→ **Rows**
·····

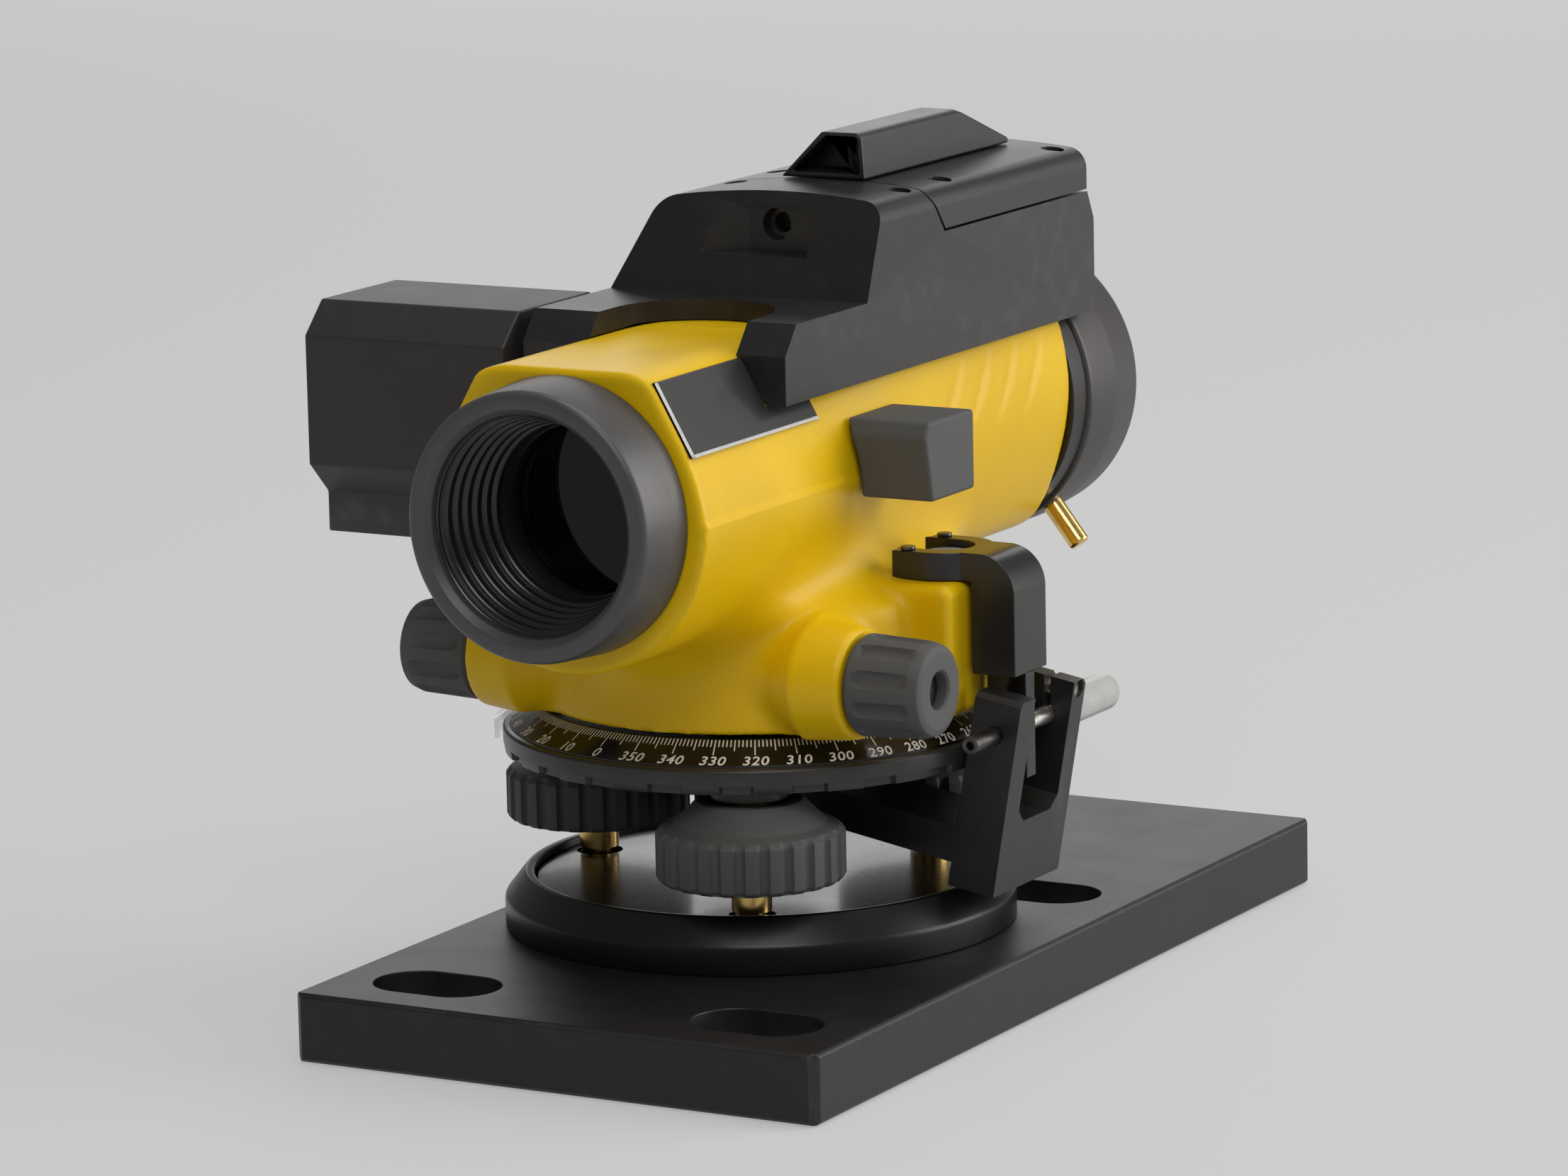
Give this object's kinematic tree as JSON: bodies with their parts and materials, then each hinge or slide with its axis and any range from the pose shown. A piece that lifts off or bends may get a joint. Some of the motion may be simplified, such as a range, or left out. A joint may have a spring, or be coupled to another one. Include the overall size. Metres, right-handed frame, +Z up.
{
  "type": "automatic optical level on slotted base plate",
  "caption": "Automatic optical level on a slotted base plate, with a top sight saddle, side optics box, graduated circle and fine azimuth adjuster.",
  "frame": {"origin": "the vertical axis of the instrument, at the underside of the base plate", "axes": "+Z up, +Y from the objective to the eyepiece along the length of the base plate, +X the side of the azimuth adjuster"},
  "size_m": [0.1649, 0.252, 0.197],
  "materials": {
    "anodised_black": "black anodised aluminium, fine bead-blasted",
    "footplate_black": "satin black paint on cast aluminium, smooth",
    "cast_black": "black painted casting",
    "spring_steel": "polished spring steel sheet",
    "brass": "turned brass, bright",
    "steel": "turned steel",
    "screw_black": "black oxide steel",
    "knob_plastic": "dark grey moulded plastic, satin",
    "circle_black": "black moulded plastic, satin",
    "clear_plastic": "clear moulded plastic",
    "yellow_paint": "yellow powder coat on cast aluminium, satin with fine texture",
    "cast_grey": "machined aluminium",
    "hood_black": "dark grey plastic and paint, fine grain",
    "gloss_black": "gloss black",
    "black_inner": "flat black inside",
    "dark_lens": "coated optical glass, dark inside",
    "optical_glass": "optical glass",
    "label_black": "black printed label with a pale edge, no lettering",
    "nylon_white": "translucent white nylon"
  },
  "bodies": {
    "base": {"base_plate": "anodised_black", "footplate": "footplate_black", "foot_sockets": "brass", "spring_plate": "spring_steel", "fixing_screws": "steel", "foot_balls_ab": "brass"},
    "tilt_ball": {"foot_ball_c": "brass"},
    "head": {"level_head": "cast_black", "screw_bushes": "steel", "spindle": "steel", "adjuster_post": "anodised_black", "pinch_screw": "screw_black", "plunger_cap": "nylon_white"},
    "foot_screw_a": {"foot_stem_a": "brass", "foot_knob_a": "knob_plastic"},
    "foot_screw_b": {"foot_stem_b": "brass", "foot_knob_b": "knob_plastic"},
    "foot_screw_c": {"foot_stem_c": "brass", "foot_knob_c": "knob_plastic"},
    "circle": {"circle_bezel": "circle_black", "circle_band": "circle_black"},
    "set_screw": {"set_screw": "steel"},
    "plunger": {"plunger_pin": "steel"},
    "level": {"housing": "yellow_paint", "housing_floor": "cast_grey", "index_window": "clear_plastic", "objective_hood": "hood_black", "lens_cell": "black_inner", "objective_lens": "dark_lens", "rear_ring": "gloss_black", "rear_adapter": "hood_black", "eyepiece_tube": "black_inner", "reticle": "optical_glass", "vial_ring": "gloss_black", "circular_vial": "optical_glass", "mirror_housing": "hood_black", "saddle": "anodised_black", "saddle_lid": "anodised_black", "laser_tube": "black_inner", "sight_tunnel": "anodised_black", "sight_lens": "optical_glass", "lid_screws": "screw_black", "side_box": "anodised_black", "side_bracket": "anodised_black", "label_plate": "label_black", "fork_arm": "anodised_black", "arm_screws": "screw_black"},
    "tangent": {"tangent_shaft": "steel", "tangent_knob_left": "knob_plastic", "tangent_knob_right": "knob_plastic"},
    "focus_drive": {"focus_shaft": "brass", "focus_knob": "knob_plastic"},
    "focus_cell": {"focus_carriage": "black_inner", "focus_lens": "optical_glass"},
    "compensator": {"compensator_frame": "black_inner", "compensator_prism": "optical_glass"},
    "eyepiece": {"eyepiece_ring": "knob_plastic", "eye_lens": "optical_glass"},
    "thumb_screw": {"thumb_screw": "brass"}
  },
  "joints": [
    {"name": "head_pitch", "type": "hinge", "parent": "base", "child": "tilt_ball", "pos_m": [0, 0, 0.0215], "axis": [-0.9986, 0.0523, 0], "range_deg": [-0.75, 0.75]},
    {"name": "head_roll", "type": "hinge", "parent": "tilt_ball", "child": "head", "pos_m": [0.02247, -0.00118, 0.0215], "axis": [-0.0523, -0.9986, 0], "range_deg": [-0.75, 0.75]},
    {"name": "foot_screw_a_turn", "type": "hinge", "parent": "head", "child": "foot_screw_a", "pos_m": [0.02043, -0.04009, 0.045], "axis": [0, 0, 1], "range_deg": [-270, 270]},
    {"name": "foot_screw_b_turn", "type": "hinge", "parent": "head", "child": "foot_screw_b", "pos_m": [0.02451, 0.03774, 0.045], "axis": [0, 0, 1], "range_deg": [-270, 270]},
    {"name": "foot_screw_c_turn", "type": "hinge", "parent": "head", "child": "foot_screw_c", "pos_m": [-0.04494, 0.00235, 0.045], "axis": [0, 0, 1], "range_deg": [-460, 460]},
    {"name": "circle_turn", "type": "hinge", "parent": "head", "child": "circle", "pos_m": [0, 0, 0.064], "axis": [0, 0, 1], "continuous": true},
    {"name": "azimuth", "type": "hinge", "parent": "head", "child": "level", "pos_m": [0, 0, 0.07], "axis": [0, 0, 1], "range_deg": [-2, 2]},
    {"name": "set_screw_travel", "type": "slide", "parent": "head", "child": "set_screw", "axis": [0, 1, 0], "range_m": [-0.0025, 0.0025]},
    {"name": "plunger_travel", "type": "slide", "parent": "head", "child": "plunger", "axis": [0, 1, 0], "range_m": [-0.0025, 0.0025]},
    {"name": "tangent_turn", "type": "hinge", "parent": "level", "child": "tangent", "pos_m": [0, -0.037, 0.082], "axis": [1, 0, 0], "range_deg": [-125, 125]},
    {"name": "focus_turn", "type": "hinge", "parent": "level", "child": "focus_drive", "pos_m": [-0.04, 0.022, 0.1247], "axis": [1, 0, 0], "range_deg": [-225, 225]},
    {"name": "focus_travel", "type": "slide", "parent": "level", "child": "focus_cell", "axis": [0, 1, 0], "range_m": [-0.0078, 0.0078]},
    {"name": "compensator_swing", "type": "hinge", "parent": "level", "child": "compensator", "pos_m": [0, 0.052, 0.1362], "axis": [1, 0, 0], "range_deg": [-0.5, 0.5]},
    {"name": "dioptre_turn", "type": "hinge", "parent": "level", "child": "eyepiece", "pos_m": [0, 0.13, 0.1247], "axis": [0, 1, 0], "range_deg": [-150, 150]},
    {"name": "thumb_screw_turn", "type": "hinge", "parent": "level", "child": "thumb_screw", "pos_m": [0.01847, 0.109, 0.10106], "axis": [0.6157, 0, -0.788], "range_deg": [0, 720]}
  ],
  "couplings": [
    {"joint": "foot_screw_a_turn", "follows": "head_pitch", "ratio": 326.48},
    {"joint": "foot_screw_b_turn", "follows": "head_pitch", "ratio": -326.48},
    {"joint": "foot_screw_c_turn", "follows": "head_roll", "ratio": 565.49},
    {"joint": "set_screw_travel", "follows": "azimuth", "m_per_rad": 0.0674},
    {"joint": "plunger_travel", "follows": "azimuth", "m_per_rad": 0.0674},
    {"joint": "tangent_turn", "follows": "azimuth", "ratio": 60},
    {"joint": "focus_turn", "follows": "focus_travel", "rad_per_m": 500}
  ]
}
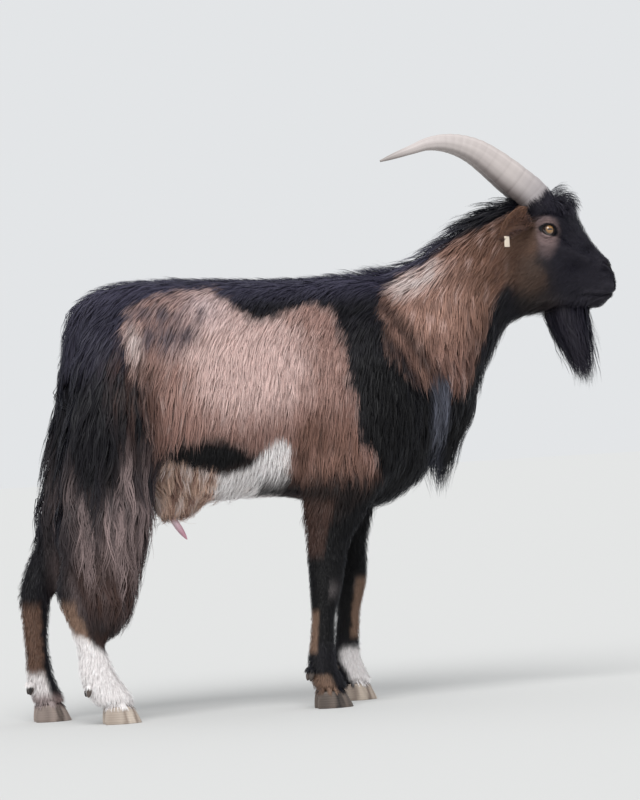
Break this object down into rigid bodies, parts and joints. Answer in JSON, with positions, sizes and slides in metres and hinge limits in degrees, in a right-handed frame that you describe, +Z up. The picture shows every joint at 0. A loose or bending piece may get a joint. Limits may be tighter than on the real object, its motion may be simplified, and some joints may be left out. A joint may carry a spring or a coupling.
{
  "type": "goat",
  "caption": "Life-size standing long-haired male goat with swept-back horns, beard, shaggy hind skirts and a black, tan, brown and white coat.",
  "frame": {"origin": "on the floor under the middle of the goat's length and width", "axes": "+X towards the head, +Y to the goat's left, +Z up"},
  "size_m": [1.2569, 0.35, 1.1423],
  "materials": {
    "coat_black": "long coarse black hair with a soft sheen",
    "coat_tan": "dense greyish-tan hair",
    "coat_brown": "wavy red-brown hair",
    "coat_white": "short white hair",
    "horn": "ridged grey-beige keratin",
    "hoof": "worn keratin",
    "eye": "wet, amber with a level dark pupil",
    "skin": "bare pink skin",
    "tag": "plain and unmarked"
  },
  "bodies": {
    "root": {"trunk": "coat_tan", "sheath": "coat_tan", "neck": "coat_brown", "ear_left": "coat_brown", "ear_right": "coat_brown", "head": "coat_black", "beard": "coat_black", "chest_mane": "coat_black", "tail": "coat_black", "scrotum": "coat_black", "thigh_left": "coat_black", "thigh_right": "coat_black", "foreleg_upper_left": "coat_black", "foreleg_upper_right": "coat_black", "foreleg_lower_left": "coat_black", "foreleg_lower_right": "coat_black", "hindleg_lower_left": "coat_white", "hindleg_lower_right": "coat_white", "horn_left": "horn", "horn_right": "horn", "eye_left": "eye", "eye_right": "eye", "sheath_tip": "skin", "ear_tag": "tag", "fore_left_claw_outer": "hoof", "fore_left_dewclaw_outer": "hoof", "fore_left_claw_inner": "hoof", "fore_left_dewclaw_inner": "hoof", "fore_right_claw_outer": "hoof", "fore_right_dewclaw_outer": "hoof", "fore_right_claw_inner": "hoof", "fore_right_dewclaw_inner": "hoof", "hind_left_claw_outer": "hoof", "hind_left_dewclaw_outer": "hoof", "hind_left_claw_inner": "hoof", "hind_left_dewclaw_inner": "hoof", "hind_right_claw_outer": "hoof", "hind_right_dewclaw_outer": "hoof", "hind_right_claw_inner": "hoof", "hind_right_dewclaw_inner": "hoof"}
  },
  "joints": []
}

·····

Find the string "joints" in the listing and return every line that holds it.

  "joints": [
Break this object down into rigid bodies, parts and joints. Answer in JSON, with positions, sizes and slides in metres and hinge limits in degrees, in a right-handed frame that you describe, +Z up. The picture shows every joint at 0. A loose or bending piece may get a joint. Limits may be tighter than on the real object, its motion may be simplified, and some joints may be left out. A joint may carry a spring or a coupling.
  "joints": []